Most recently, Sorce used the d:vote 4099 instrument microphone on various instruments in Seattle during the live performance of Howard Shore’s composition for Lord of the Rings. At this event, there was a massive symphony orchestra and choir playing live to the film.

“It’s a symphony concert that plays the original score to the film, while the film plays in the background. It’s about being true to the composer’s intention to the music. DPA microphones help me accurately capture the compositional intent of the music in an honest way.”

On the West Coast, Sorce used DPA for an outside symphonic concert at Malibu Bluffs Park, with a thirty-piece symphony orchestra. “This was difficult, because it was outside in a relatively windy area. Thanks to the unique ability of DPA’s d:vote 4099s, I was able to create a sonic environment. In particular, the mics have great isolation and can correctly represent the instruments as they naturally sound.”
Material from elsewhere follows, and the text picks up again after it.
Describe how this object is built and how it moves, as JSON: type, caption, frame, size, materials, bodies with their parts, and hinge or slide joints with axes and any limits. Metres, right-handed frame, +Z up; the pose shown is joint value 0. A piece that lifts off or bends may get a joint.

In this case, he used the d:vote 4099’s across about seven or eight different applications. Sorce used the mics on guitars, violins, violas, cellos, upright bass and the percussion instruments. “I find that the DPA microphones I utilize across strings, piano, woodwinds and percussive instruments give me an accurate representation of the instruments and a lot of flexibility in how I apply them. Often times, there might be a rhythm section or a massive choir in the middle of the symphony that could cause audio to bleed to the various instruments, so I have to be careful about the isolation of that instrument. That is why I always carry a dozen d:vote 4099s with me for everything that I do.”

Sorce also uses the d:screet 4061 miniature omnidirectional microphone and the d:screet 4062 miniature omnidirectional microphone for various orchestra applications.

DPA’s composition of microphones was also in use at the San Diego Symphony during a performance by Bernadette Peters. At the concert, multiple d:vote 4099C instrument microphones for cello, d:vote 4099V instrument microphones for violin and d:vote 4099B instrument microphones for bass were used as well as a stereo kit of d:vote 4099P instrument microphone for piano.

“With DPA Microphones I know that I’ve got a leg up,” says Sorce. “I know exactly how they’re going to behave, so it’s a real comfort to be able to trust that microphone to do the job that it’s set out to do.”